For a romance writer whose books so far all feature a man and a woman meeting, talking, feeling a mutual romantic and sexual attraction, coming up with reasons why they can’t be together, and then deciding to clear out the necessary obstacles and declare their love for each other because it’s worth it (with the dude usually in glasses to boot), I like to think of myself as not a very formulaic writer. To give you an example: when I was working on the marketing for The Hand You’re Dealt, I got feedback along the lines of: “Wait, your hero’s not a billionaire? I mean, you’ve already got him in Vegas, and wealthy; why not just make him a billionaire?” The official answer was, because while professional poker players who work hard and get good at their game can make millions, as Pete does, but they do not make billions; I would have had to either change his profession, and therefore change him, or force the reader to suspend disbelief more than I like to. But the real answer was: because I’m stubborn. I had Pete in my head, and I wanted him to be himself and find love, and he was not a billionaire. There are lots and lots of readers who enjoy billionaire romances, and I’m cutting myself off from that audience.

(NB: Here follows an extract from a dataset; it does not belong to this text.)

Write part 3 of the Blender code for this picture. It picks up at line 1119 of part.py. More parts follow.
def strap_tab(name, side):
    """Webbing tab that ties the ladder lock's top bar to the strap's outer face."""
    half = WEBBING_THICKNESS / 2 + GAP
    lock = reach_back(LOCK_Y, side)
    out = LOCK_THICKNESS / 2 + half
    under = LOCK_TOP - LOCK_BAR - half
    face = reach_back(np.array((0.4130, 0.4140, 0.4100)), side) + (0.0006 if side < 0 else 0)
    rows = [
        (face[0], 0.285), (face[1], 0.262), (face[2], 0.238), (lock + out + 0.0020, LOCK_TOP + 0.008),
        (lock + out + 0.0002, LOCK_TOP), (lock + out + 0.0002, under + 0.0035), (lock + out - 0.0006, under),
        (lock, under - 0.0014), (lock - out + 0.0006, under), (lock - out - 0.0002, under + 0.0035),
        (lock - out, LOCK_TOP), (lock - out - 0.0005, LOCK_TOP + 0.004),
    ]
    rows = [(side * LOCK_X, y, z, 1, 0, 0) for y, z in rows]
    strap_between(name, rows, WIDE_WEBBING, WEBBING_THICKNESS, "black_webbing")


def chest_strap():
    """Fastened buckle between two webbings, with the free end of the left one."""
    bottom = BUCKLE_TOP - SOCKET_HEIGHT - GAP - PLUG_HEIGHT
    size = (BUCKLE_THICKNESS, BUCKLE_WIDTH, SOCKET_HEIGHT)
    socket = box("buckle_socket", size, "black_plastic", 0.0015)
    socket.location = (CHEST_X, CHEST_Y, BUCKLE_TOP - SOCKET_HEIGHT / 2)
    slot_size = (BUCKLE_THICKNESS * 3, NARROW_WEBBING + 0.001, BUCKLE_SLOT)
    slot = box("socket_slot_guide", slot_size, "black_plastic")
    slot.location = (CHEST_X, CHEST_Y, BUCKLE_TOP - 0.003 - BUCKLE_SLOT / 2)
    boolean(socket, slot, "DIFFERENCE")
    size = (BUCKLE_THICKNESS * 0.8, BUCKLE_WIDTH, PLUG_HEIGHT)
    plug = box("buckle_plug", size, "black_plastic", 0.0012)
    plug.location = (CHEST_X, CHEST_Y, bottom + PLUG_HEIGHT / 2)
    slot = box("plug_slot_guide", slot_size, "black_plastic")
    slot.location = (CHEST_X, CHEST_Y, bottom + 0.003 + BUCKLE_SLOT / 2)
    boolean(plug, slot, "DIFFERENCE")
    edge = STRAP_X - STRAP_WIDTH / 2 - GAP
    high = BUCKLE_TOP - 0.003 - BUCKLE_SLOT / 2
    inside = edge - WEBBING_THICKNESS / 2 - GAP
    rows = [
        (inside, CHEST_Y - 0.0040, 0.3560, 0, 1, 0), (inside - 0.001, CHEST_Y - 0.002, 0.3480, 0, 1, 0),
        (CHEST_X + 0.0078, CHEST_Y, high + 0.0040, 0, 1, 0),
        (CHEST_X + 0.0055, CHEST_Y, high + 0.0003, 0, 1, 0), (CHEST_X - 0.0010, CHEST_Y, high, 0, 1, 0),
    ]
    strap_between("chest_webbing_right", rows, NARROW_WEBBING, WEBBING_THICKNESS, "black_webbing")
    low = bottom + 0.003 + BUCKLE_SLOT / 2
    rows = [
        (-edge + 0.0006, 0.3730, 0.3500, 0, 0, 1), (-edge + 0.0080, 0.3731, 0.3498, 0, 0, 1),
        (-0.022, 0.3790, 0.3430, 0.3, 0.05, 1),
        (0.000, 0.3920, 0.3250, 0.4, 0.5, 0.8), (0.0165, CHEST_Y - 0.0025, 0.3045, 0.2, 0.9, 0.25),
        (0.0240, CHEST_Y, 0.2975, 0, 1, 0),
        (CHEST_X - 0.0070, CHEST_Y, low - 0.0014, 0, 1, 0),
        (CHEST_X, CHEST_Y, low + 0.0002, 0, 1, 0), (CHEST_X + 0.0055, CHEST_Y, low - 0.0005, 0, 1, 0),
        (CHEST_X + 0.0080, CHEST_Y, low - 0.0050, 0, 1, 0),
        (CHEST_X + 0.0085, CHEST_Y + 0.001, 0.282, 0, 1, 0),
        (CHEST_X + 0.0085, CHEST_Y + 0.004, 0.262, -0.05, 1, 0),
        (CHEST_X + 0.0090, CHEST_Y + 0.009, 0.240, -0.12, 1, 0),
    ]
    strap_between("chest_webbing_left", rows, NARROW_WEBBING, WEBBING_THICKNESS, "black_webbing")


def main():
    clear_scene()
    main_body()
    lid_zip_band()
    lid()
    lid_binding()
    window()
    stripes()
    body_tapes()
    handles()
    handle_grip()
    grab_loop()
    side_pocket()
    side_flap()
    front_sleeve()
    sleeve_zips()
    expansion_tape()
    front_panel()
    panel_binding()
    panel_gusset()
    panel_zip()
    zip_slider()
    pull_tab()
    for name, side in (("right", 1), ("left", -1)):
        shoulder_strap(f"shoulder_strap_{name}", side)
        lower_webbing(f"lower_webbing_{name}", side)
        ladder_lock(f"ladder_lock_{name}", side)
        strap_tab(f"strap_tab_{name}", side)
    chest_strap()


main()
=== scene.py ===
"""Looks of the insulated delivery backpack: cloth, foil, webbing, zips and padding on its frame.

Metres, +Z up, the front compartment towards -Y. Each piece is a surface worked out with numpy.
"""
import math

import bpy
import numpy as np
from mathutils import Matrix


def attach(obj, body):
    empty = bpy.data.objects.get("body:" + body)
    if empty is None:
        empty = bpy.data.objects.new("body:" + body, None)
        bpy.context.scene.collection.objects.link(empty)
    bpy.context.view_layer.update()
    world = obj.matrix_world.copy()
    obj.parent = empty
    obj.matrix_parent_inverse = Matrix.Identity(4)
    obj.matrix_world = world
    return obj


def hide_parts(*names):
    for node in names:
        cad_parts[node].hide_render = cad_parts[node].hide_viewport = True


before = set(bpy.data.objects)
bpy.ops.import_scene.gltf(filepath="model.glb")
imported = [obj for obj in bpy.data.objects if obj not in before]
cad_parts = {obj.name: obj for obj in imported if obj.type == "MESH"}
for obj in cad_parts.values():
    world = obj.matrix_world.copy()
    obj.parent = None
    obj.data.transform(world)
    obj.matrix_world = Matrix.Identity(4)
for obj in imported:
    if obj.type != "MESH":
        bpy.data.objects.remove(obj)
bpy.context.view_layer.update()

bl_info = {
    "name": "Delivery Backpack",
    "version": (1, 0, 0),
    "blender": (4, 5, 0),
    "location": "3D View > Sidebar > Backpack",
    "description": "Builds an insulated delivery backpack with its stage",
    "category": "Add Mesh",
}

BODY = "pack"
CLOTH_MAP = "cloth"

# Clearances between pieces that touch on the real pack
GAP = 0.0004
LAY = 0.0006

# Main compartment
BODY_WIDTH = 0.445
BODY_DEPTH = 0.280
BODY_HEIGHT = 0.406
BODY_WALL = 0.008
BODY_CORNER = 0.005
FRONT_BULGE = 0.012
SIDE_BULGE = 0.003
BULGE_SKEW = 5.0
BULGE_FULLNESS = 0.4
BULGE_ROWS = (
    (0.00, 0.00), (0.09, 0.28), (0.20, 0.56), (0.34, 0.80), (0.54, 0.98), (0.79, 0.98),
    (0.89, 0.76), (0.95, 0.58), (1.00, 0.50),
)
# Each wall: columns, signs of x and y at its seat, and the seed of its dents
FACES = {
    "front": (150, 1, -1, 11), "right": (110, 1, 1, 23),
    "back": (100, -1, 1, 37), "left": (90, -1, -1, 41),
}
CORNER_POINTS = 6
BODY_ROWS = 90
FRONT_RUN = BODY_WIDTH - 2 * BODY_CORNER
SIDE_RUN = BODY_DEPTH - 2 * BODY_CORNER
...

But I’m also making a choice that an LLM would not make.

So I don’t plan to use the LLM story- or text-generation engines, not because I’m morally opposed to them, but because that’s not where my comparative advantage lies. I cannot write a structured romance plot better than LLMs, but I can be me. I suppose it’s possible that someday I’ll have published so many novels, and be so in demand, that it’ll be worth someone’s time to train an LLM on my work and produce writing that’s even more me than I am: a Josie-bot. But honestly, that’s less of a risk than of my burning out long before then because I haven’t found an audience–and that risk exists whether LLMs are on the scene or not; that risk has always existed.

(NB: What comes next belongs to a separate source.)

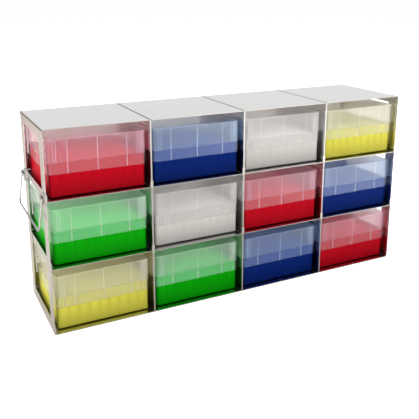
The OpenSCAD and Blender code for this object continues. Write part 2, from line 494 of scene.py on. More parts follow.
@dataclass(frozen=True)
class FrostedPlastic(Plastic):
    """Translucent moulded plastic, glossy outside and frosted within, with a milky haze.

    The haze, its body, can differ where the lid laps the base, on its roof and at its ribs, where
    the colour also gets a painted highlight.
    """

    roughness: float = 0.45
    darkest: float = 0.96
    lightest: float = 1.02
    smear: float = 0.05
    patches: float = 30.0
    peel: float = 0.04
    body: float = 0.40
    lap: float | None = None
    lap_top: float = 46.5 * MM
    roof: float = 0.55
    roof_z: float = 75.5 * MM
    rib: float = 0.52
    rib_pitch: float = 39.5 * MM
    rib_w: float = 0.8 * MM
    rib_core: float = 0.35
    rib_edge: float = 0.65
    # Painted highlight: how much lighter the colour is along the ribs.
    rib_painted_highlight: float = 1.6
    stops_shown: float = 0.5
    lap_shown: float = 0.5

    def material(self, effects: SurfaceEffects) -> bpy.types.Material:
        """Builds the material.

        Args:
            effects: The shared node groups.

        Returns:
            The material.
        """
        material, draw, plastic = new_material(self.name)
        tone, rough, normal, _ = self.surface(draw, effects)
        body = self.body
        if self.lap is not None:
            tone, body = self._by_place(draw, effects, tone)
        draw.feed(plastic, Base_Color=tone, Roughness=rough, IOR=1.2,
                  Transmission_Weight=self.clear, Alpha=body, Coat_Weight=1.0, Coat_IOR=2.2,
                  Coat_Roughness=0.04, Normal=normal)
        return material

    def _by_place(self, draw: NodeSketch, effects: SurfaceEffects,
                  tone: Wire) -> tuple[Wire, Wire]:
        """Changes the haze where the lid laps the base, on its roof and at its ribs, and paints a
        highlight along the ribs.

        Args:
            draw: The material's sketch.
            effects: The shared node groups.
            tone: The lid's own colour.

        Returns:
            The colour with its painted rib highlight, and the body.
        """
        rib = self.rib_w / self.rib_pitch
        wall = draw.add("ShaderNodeGroup", node_tree=effects.wall_light,
                        Rim=self.lap_top)["Rim"]
        light = draw.add("ShaderNodeGroup", node_tree=effects.wall_light, Rim=self.roof_z,
                         Pitch=self.rib_pitch, Shift=0.5, Core=self.rib_core * rib,
                         Edge=self.rib_edge * rib)
        body = wall * (self.body - self.lap) + self.lap
        body = light["Rim"] * (self.roof - self.body) + body
        # Rib and stop lines: denser haze where the plastic is thicker, and a painted highlight in
        # the colour.
        lines = draw.math("MAXIMUM", light["Strips"], light["Stops"] * self.stops_shown)
        shown = wall * (1.0 - self.lap_shown) + self.lap_shown
        lines = lines * ((1.0 - light["Rim"]) * shown)
        return (draw.blend(lines, tone, shade(self.colour, self.rib_painted_highlight)),
                lines * (self.rib - body) + body)


# ---- Meshes ----


def rounded_square(half: float, radius: float, z: float, clockwise: bool = False) -> Outline:
    """Draws a square with rounded corners.

    Args:
        half: Half of its width.
        radius: The corners' radius.
        z: Its height.
        clockwise: The way round, seen from above.

    Returns:
        Its points in order.
    """
    steps = 8
    points = []
    for quarter in range(4):
        turn = Matrix.Rotation(quarter * math.pi / 2, 3, "Z")
        for step in range(steps + 1):
            angle = step / steps * math.pi / 2
            points.append(turn @ Vector((half - radius + radius * math.cos(angle),
                                         half - radius + radius * math.sin(angle), z)))
    return points[::-1] if clockwise else points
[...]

So that’s why I’m not afraid of AI putting me and my tiny little publishing empire out of business. But everyone’s going to make this calculation differently, and we’re all going to have to change our calculations as the LLMs change. And yes, you absolutely should assume that anything you put online for free going forward, from fanfic to blog posts to Tweets, is being scraped for LLM training (including by LLMs whose holding companies aren’t subject to US or EU copyright laws). That may leave you angry, or be only worth a shrug; either way it’s worth keeping in mind.

* it just occurred to me: Charles thinks the sudo in Sudowrite is supposed to echo “pseudo,” but sudo in Unix is also the command you use to become “root” and override the computer’s safeguards. It may thus be meant to imply more control by the user over the output, not less.